Objective — Reproduce every entry exactly as shown.
'''
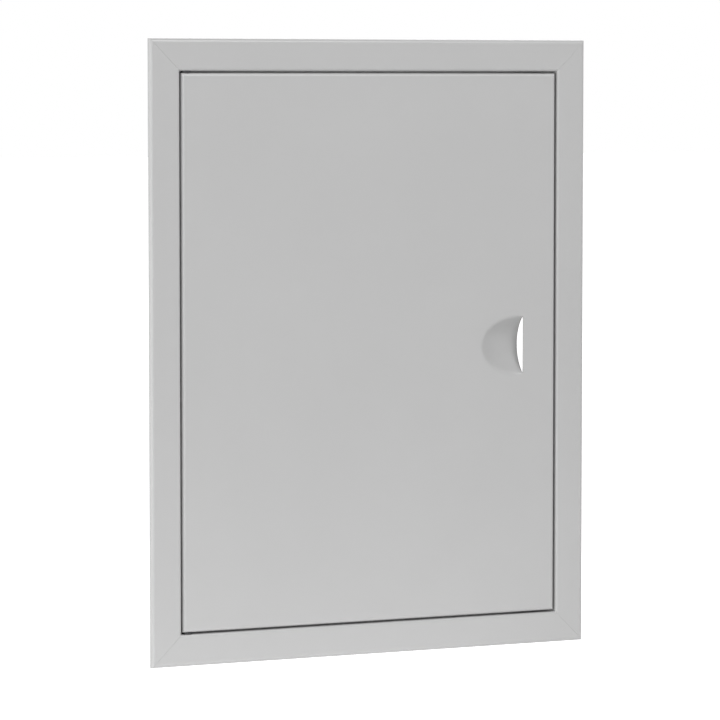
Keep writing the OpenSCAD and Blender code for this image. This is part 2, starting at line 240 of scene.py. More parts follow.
def pick(piece, kind, test, least_angle=None):
    """Select only the verts, edges or faces whose points pass the test.

    Where an angle is given, edges that are less sharp are left out."""
    bpy.ops.mesh.select_mode(type=kind)
    bpy.ops.mesh.select_all(action="DESELECT")
    shape = bmesh.from_edit_mesh(piece.data)
    parts = {"VERT": shape.verts, "EDGE": shape.edges, "FACE": shape.faces}[kind]
    for part in parts:
        points = [part.co] if kind == "VERT" else [vert.co for vert in part.verts]
        sharp = least_angle is None or (
            part.is_manifold and part.calc_face_angle() > least_angle
        )
        if sharp and test(points):
            part.select_set(True)
    shape.select_flush_mode()
    bmesh.update_edit_mesh(piece.data)


def level(points, axis, value):
    """Whether all the points lie at this value of the axis."""
    return all(abs(point[axis] - value) < NEAR for point in points)


def push(x=0.0, y=0.0, z=0.0):
    """Extrude the selected edges or faces by this much."""
    bpy.ops.mesh.extrude_region_move(TRANSFORM_OT_translate={"value": (x, y, z)})


def apply_modifier(piece, kind, **values):
    """Add a modifier with these values and apply it."""
    activate(piece)
    bpy.ops.object.modifier_add(type=kind)
    modifier = piece.modifiers[-1]
    for key, value in values.items():
        setattr(modifier, key, value)
    bpy.ops.object.modifier_apply(modifier=modifier.name)


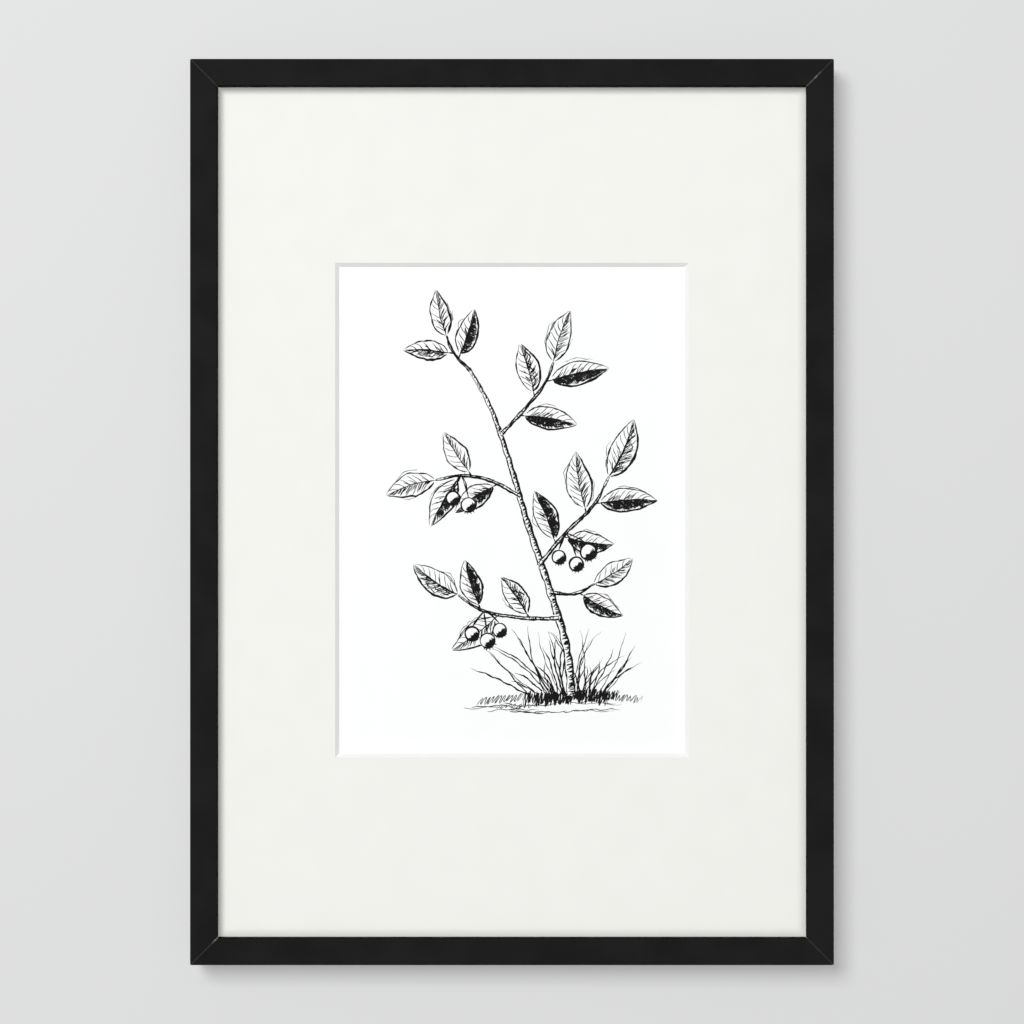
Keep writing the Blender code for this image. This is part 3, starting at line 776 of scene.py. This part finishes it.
def draw_stem(points, thick, thin, tone):
    """A woody stem between two edges, with short marks from its shaded edge."""
    path = smooth_path(points, 2.0)
    count = len(path)
    lit, shaded = [], []
    for index, (u, v) in enumerate(path):
        (au, av), (bu, bv) = path[max(0, index - 1)], path[min(count - 1, index + 1)]
        reach = math.hypot(bu - au, bv - av) or 1
        half = (thick + (thin - thick) * index / (count - 1)) / 2 * (1 + 0.12 * math.sin(index * 0.9))
        lit.append((u - (bv - av) / reach * half, v + (bu - au) / reach * half))
        shaded.append((u + (bv - av) / reach * half, v - (bu - au) / reach * half))
    if sum(u - v for u, v in lit) > sum(u - v for u, v in shaded):
        lit, shaded = shaded, lit
    for repeat in range(2):
        pen_stroke(stem_lines, lit[::3] + [lit[-1]], pen.uniform(0.34, 0.48), 0.24)
    for repeat in range(3):
        pen_stroke(stem_lines, shaded[::3] + [shaded[-1]], pen.uniform(0.46, 0.76), 0.24)
    for index in range(count - 1):
        for mark in range(1 + int(3 * tone)):
            if pen.random() > 0.35 + 0.65 * tone:
                continue
            part, share = pen.random(), pen.uniform(0.35, 0.85)
            mark_u = shaded[index][0] * (1 - part) + shaded[index + 1][0] * part
            mark_v = shaded[index][1] * (1 - part) + shaded[index + 1][1] * part
            far_u = mark_u + (lit[index][0] - mark_u) * share
            far_v = mark_v + (lit[index][1] - mark_v) * share + pen.uniform(-0.6, 1.2)
            dash = [(mark_u, mark_v), (far_u, far_v)]
            pen_stroke(stem_lines, dash, pen.uniform(0.32, 0.56), 0.05, 0.7)
    cover(lit + shaded[::-1])


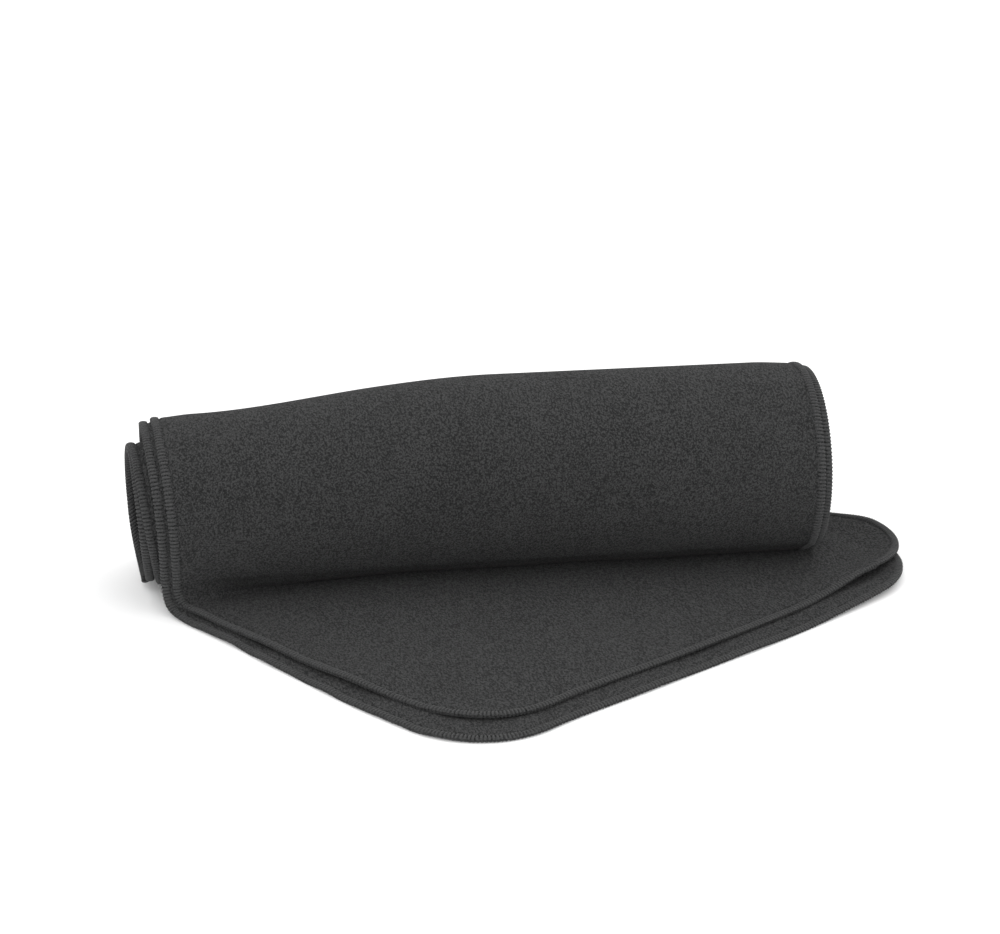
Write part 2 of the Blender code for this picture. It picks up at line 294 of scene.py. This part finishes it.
'''
Response for this exercise —
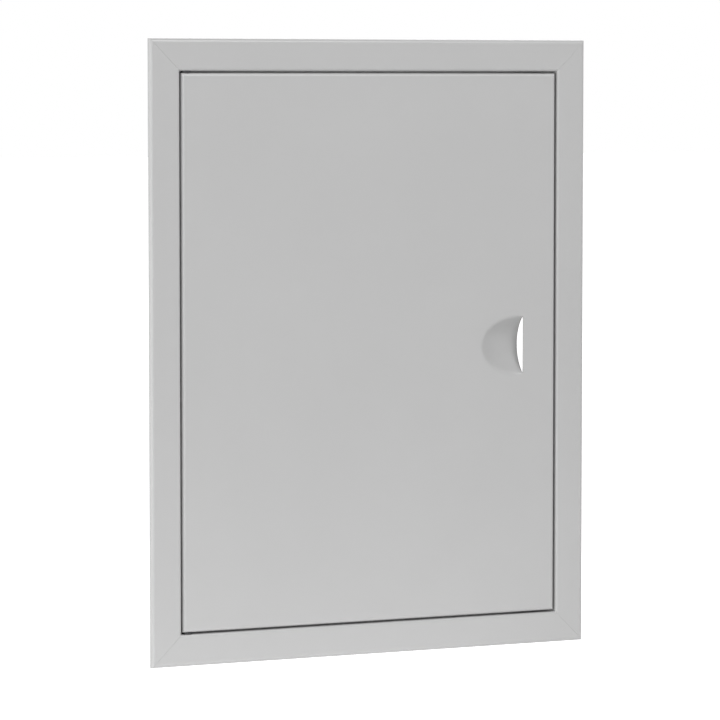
Keep writing the OpenSCAD and Blender code for this image. This is part 2, starting at line 240 of scene.py. More parts follow.
def pick(piece, kind, test, least_angle=None):
    """Select only the verts, edges or faces whose points pass the test.

    Where an angle is given, edges that are less sharp are left out."""
    bpy.ops.mesh.select_mode(type=kind)
    bpy.ops.mesh.select_all(action="DESELECT")
    shape = bmesh.from_edit_mesh(piece.data)
    parts = {"VERT": shape.verts, "EDGE": shape.edges, "FACE": shape.faces}[kind]
    for part in parts:
        points = [part.co] if kind == "VERT" else [vert.co for vert in part.verts]
        sharp = least_angle is None or (
            part.is_manifold and part.calc_face_angle() > least_angle
        )
        if sharp and test(points):
            part.select_set(True)
    shape.select_flush_mode()
    bmesh.update_edit_mesh(piece.data)


def level(points, axis, value):
    """Whether all the points lie at this value of the axis."""
    return all(abs(point[axis] - value) < NEAR for point in points)


def push(x=0.0, y=0.0, z=0.0):
    """Extrude the selected edges or faces by this much."""
    bpy.ops.mesh.extrude_region_move(TRANSFORM_OT_translate={"value": (x, y, z)})


def apply_modifier(piece, kind, **values):
    """Add a modifier with these values and apply it."""
    activate(piece)
    bpy.ops.object.modifier_add(type=kind)
    modifier = piece.modifiers[-1]
    for key, value in values.items():
        setattr(modifier, key, value)
    bpy.ops.object.modifier_apply(modifier=modifier.name)


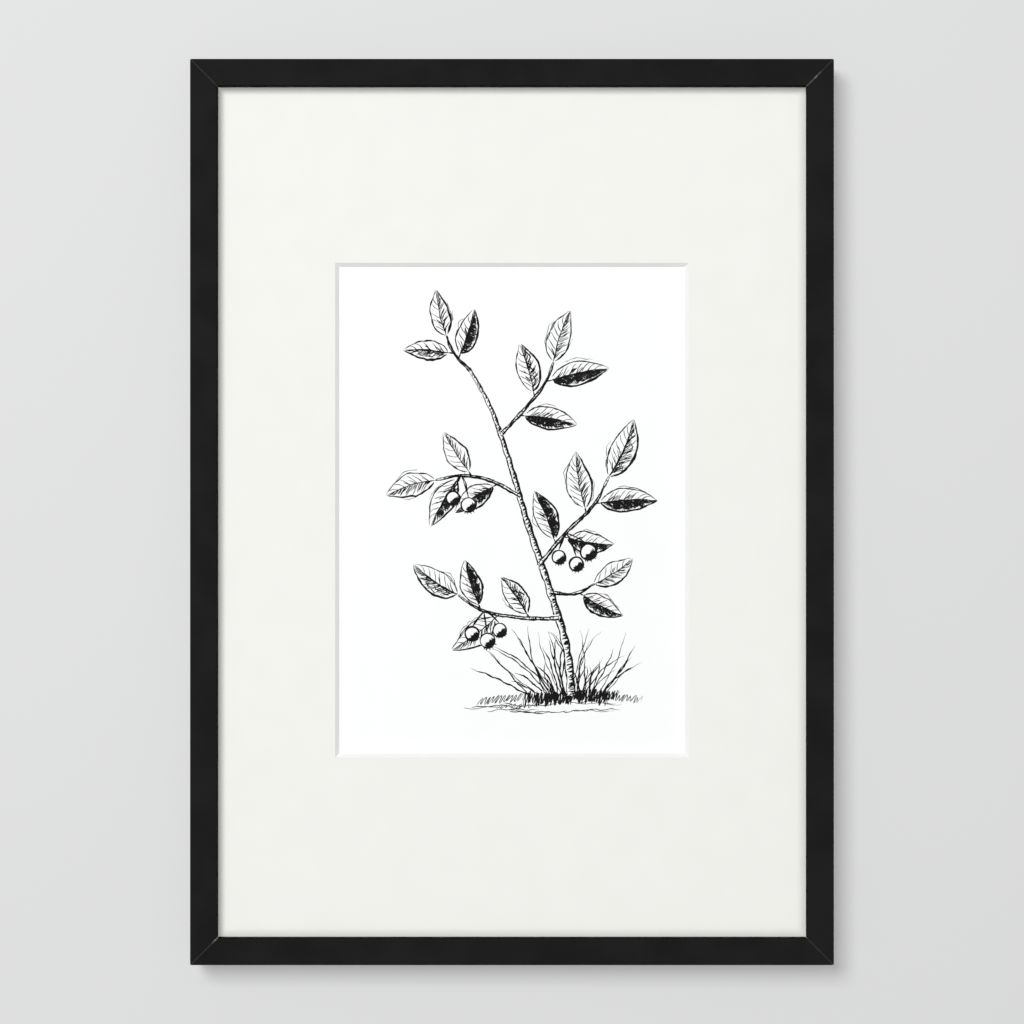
Keep writing the Blender code for this image. This is part 3, starting at line 776 of scene.py. This part finishes it.
def draw_stem(points, thick, thin, tone):
    """A woody stem between two edges, with short marks from its shaded edge."""
    path = smooth_path(points, 2.0)
    count = len(path)
    lit, shaded = [], []
    for index, (u, v) in enumerate(path):
        (au, av), (bu, bv) = path[max(0, index - 1)], path[min(count - 1, index + 1)]
        reach = math.hypot(bu - au, bv - av) or 1
        half = (thick + (thin - thick) * index / (count - 1)) / 2 * (1 + 0.12 * math.sin(index * 0.9))
        lit.append((u - (bv - av) / reach * half, v + (bu - au) / reach * half))
        shaded.append((u + (bv - av) / reach * half, v - (bu - au) / reach * half))
    if sum(u - v for u, v in lit) > sum(u - v for u, v in shaded):
        lit, shaded = shaded, lit
    for repeat in range(2):
        pen_stroke(stem_lines, lit[::3] + [lit[-1]], pen.uniform(0.34, 0.48), 0.24)
    for repeat in range(3):
        pen_stroke(stem_lines, shaded[::3] + [shaded[-1]], pen.uniform(0.46, 0.76), 0.24)
    for index in range(count - 1):
        for mark in range(1 + int(3 * tone)):
            if pen.random() > 0.35 + 0.65 * tone:
                continue
            part, share = pen.random(), pen.uniform(0.35, 0.85)
            mark_u = shaded[index][0] * (1 - part) + shaded[index + 1][0] * part
            mark_v = shaded[index][1] * (1 - part) + shaded[index + 1][1] * part
            far_u = mark_u + (lit[index][0] - mark_u) * share
            far_v = mark_v + (lit[index][1] - mark_v) * share + pen.uniform(-0.6, 1.2)
            dash = [(mark_u, mark_v), (far_u, far_v)]
            pen_stroke(stem_lines, dash, pen.uniform(0.32, 0.56), 0.05, 0.7)
    cover(lit + shaded[::-1])


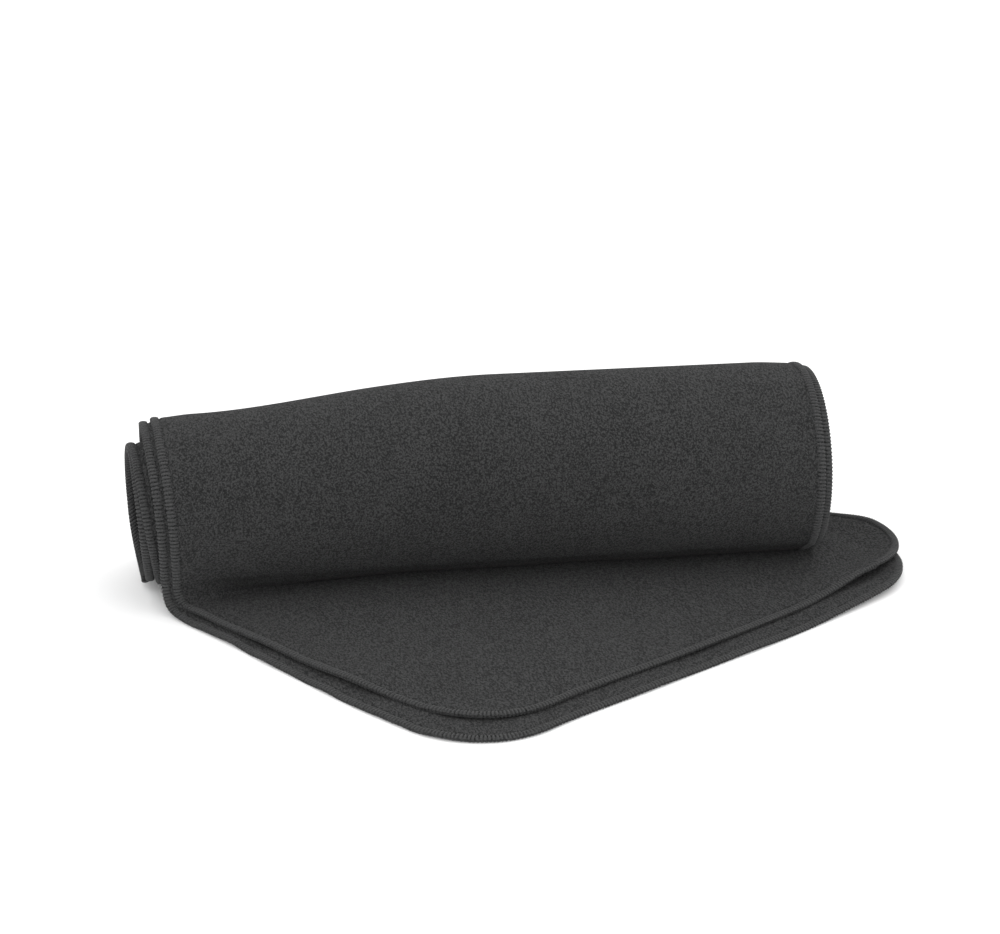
Write part 2 of the Blender code for this picture. It picks up at line 294 of scene.py. This part finishes it.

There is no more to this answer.